* WORK INSTRUCTIONS *
The required output is the exact run of lines from the line containing "Recreate this object" to the line containing "rib_end_gap = 8.0", inclusive, and nothing besides.
■ ■ ■
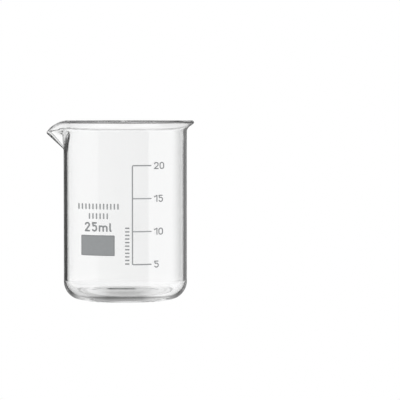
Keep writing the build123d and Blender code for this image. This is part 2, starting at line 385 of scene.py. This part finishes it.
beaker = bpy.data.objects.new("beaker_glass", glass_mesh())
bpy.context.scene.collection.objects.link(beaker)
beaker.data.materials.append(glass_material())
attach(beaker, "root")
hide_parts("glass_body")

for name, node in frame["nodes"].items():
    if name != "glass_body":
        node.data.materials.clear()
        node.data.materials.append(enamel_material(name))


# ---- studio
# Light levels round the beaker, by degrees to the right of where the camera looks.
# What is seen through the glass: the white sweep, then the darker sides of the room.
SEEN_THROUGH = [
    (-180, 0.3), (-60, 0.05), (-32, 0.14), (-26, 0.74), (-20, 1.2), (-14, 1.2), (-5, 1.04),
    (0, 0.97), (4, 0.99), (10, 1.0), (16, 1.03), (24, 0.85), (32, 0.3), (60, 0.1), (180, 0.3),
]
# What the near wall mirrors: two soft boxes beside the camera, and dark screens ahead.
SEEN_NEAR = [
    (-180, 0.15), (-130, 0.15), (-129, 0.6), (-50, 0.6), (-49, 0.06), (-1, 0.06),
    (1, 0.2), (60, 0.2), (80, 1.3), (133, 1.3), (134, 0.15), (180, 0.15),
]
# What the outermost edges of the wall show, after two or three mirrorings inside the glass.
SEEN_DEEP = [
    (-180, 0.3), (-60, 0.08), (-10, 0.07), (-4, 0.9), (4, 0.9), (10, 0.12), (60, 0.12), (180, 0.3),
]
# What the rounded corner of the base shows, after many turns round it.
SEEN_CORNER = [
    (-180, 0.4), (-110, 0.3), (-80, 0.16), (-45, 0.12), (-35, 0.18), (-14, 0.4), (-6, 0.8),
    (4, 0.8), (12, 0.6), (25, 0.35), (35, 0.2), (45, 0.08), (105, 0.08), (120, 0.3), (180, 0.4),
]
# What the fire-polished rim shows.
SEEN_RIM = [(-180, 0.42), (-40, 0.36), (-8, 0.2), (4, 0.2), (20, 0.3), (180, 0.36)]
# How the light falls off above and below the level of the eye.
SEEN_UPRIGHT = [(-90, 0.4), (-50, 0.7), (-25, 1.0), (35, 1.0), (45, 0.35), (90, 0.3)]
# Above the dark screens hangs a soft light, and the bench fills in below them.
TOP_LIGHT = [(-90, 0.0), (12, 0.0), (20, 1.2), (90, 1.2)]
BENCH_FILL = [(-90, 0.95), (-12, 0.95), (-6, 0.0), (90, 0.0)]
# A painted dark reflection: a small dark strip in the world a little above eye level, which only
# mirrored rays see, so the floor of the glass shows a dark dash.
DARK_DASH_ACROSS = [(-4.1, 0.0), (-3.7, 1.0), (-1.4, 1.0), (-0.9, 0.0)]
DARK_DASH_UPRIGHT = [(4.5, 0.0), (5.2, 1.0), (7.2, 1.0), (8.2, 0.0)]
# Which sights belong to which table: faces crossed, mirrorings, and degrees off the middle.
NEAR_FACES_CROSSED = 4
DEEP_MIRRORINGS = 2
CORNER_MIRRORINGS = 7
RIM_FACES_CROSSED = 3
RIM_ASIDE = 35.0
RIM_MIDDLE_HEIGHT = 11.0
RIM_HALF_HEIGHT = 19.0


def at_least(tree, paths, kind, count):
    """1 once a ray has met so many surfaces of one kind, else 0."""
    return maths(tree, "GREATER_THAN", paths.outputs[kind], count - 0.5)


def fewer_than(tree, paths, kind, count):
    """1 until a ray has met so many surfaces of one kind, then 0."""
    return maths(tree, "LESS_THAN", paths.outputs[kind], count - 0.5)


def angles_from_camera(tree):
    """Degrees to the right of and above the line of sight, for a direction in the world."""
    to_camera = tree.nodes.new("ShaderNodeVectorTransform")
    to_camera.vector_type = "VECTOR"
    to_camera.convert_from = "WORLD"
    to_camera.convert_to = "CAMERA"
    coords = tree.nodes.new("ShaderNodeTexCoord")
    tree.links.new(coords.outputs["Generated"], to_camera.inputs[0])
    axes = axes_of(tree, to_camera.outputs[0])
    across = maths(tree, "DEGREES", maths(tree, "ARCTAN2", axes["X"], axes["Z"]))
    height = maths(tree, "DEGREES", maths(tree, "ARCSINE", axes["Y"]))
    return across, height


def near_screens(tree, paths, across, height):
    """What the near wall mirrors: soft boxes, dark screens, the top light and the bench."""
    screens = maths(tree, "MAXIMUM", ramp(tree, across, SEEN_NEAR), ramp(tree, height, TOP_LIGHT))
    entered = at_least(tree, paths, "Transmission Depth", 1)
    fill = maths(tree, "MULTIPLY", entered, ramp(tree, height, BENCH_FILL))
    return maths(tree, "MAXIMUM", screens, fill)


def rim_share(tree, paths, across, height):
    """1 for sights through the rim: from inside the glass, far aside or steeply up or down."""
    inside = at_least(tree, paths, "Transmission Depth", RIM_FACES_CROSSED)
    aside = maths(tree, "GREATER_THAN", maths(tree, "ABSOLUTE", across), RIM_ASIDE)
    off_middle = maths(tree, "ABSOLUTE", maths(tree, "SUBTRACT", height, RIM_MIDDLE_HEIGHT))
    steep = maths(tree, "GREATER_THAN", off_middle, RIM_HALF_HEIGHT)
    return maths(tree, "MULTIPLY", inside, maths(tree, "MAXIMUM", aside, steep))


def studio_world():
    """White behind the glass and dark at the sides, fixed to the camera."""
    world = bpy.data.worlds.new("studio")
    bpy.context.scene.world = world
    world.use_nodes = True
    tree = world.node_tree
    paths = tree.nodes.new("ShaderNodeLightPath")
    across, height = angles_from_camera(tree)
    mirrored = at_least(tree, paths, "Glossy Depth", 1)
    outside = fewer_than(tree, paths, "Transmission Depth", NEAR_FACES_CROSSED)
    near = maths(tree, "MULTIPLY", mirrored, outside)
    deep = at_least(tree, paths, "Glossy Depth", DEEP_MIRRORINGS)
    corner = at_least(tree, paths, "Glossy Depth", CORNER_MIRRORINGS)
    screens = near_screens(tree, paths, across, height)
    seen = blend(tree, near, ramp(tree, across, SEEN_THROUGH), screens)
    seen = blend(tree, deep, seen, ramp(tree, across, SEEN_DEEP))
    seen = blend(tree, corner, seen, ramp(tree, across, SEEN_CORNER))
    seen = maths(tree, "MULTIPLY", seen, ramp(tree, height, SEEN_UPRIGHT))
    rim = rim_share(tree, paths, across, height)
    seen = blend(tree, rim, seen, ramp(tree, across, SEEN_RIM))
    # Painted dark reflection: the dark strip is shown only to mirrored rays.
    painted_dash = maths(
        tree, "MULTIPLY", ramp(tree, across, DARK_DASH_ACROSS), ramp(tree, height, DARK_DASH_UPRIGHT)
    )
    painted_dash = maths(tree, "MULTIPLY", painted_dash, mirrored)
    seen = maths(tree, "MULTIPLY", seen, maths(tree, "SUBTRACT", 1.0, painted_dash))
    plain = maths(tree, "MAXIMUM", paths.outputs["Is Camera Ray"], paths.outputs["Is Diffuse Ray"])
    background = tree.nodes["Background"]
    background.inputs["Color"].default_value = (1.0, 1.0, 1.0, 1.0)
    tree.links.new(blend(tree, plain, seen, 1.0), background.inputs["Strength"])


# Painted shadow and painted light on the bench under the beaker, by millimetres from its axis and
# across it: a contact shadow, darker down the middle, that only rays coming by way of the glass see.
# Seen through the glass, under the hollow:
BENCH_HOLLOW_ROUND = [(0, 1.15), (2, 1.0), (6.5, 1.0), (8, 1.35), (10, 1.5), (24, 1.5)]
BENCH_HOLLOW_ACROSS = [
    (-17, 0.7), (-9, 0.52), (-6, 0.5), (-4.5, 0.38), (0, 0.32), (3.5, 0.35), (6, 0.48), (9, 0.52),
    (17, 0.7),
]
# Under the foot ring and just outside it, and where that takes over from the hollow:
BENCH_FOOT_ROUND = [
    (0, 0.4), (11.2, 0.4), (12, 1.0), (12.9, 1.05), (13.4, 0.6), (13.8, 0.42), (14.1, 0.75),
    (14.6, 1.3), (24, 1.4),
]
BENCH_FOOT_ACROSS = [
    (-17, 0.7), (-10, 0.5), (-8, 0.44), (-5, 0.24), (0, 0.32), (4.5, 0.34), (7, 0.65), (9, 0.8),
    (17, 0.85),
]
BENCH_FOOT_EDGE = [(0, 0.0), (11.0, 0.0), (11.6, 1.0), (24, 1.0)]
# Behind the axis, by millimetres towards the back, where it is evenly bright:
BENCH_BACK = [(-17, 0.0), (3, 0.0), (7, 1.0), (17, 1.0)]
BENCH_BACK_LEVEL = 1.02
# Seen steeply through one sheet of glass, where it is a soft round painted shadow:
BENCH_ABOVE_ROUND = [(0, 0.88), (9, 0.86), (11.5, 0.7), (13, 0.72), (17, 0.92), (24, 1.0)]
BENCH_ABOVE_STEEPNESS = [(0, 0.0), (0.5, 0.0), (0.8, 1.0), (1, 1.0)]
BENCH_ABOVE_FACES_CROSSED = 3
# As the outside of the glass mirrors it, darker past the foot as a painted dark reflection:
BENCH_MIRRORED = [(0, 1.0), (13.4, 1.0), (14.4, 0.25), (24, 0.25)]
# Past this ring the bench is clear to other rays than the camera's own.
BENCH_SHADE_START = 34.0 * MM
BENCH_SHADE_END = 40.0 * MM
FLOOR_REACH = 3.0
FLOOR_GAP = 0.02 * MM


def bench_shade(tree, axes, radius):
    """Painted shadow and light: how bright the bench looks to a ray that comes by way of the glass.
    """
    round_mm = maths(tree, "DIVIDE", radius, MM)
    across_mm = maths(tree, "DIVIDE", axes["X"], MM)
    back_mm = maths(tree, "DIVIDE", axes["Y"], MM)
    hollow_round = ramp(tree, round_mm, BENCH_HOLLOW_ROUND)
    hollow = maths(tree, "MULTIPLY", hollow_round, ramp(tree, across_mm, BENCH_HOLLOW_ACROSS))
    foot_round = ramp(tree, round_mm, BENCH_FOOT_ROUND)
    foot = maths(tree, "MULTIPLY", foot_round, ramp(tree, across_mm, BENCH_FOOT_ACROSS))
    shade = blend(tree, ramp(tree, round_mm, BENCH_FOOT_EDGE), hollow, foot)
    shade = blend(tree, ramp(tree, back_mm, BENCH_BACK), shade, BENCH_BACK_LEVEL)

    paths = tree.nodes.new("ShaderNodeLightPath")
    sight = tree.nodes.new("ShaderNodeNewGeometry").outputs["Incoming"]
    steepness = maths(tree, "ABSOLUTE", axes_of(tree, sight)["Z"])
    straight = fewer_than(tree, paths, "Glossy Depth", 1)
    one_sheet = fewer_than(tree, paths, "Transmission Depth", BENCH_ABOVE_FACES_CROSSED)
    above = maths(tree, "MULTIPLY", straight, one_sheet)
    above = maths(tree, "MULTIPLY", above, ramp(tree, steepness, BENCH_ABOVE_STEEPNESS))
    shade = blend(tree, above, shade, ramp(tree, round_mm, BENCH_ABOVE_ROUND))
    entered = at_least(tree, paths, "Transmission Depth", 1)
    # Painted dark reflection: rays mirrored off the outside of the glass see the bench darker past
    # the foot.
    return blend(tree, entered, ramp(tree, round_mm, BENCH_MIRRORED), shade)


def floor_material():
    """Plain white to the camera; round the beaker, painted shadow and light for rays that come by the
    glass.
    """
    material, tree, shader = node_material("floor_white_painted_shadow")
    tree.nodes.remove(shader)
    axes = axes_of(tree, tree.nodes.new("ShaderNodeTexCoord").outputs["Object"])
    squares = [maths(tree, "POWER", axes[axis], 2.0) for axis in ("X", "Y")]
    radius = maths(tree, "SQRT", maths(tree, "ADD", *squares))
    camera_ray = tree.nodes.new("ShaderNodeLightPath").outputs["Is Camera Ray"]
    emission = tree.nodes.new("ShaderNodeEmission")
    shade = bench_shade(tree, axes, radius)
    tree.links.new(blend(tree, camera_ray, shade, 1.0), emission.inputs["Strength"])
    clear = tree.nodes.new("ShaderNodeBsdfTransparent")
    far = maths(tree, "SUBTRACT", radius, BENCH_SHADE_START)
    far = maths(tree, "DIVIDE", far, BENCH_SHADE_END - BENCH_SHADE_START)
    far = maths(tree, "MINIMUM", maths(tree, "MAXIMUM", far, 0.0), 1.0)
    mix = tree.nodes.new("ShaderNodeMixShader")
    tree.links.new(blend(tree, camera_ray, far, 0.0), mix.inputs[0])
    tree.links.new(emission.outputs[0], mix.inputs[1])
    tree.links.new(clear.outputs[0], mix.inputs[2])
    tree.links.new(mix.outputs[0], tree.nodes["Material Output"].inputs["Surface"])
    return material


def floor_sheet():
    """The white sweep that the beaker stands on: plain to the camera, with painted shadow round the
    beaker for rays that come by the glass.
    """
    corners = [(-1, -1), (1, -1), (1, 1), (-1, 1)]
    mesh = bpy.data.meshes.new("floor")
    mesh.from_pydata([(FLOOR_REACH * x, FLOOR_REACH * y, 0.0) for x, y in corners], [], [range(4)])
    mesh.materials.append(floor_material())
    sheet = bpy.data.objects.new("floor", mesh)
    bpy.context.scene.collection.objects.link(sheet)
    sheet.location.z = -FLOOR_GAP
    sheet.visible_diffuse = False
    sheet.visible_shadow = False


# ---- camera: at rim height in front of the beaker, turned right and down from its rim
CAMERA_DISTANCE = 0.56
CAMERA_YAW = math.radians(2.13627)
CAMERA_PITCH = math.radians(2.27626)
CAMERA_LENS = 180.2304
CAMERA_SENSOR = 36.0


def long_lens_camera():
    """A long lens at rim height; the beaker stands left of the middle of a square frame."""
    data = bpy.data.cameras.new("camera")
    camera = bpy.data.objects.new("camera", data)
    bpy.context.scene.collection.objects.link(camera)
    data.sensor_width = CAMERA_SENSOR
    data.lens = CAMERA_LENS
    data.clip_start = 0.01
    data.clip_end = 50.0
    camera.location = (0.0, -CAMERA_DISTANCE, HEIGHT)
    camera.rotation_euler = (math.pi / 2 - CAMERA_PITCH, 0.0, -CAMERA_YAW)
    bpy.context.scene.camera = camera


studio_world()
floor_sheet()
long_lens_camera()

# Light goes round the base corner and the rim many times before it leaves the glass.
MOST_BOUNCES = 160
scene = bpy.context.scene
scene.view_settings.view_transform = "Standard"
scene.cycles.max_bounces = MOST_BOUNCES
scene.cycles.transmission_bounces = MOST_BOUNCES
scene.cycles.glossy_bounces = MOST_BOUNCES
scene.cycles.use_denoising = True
■ ■ ■
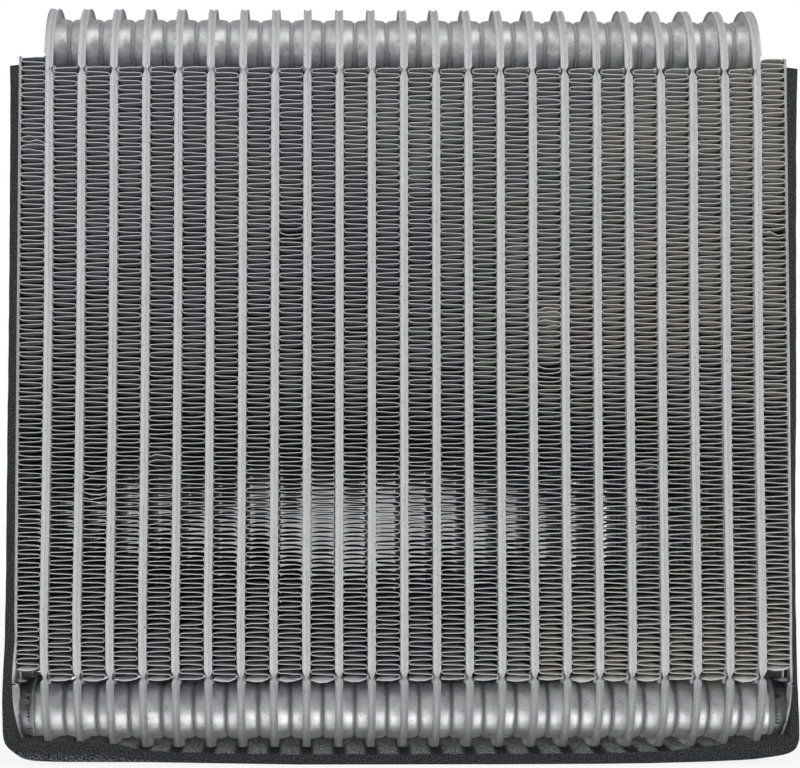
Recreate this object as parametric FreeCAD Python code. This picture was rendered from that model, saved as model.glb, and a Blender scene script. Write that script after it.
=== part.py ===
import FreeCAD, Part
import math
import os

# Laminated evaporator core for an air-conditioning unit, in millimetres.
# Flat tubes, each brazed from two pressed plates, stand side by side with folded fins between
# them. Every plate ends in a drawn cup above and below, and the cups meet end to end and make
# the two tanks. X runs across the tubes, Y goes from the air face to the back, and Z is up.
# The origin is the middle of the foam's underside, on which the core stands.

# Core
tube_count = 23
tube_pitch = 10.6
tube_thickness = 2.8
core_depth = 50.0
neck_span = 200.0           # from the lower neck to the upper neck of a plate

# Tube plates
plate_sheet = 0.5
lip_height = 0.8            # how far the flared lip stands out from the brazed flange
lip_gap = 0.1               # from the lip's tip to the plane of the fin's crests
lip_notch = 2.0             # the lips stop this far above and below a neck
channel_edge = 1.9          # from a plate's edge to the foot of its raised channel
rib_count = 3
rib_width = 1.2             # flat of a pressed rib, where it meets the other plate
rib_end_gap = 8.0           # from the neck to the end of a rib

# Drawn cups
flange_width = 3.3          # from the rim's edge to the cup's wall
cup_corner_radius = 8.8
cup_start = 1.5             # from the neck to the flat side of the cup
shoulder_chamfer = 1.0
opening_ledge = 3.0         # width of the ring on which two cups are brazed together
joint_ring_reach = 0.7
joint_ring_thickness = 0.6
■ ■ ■
* WORKED ANSWER *
Recreate this object as parametric FreeCAD Python code. This picture was rendered from that model, saved as model.glb, and a Blender scene script. Write that script after it.
=== part.py ===
import FreeCAD, Part
import math
import os

# Laminated evaporator core for an air-conditioning unit, in millimetres.
# Flat tubes, each brazed from two pressed plates, stand side by side with folded fins between
# them. Every plate ends in a drawn cup above and below, and the cups meet end to end and make
# the two tanks. X runs across the tubes, Y goes from the air face to the back, and Z is up.
# The origin is the middle of the foam's underside, on which the core stands.

# Core
tube_count = 23
tube_pitch = 10.6
tube_thickness = 2.8
core_depth = 50.0
neck_span = 200.0           # from the lower neck to the upper neck of a plate

# Tube plates
plate_sheet = 0.5
lip_height = 0.8            # how far the flared lip stands out from the brazed flange
lip_gap = 0.1               # from the lip's tip to the plane of the fin's crests
lip_notch = 2.0             # the lips stop this far above and below a neck
channel_edge = 1.9          # from a plate's edge to the foot of its raised channel
rib_count = 3
rib_width = 1.2             # flat of a pressed rib, where it meets the other plate
rib_end_gap = 8.0           # from the neck to the end of a rib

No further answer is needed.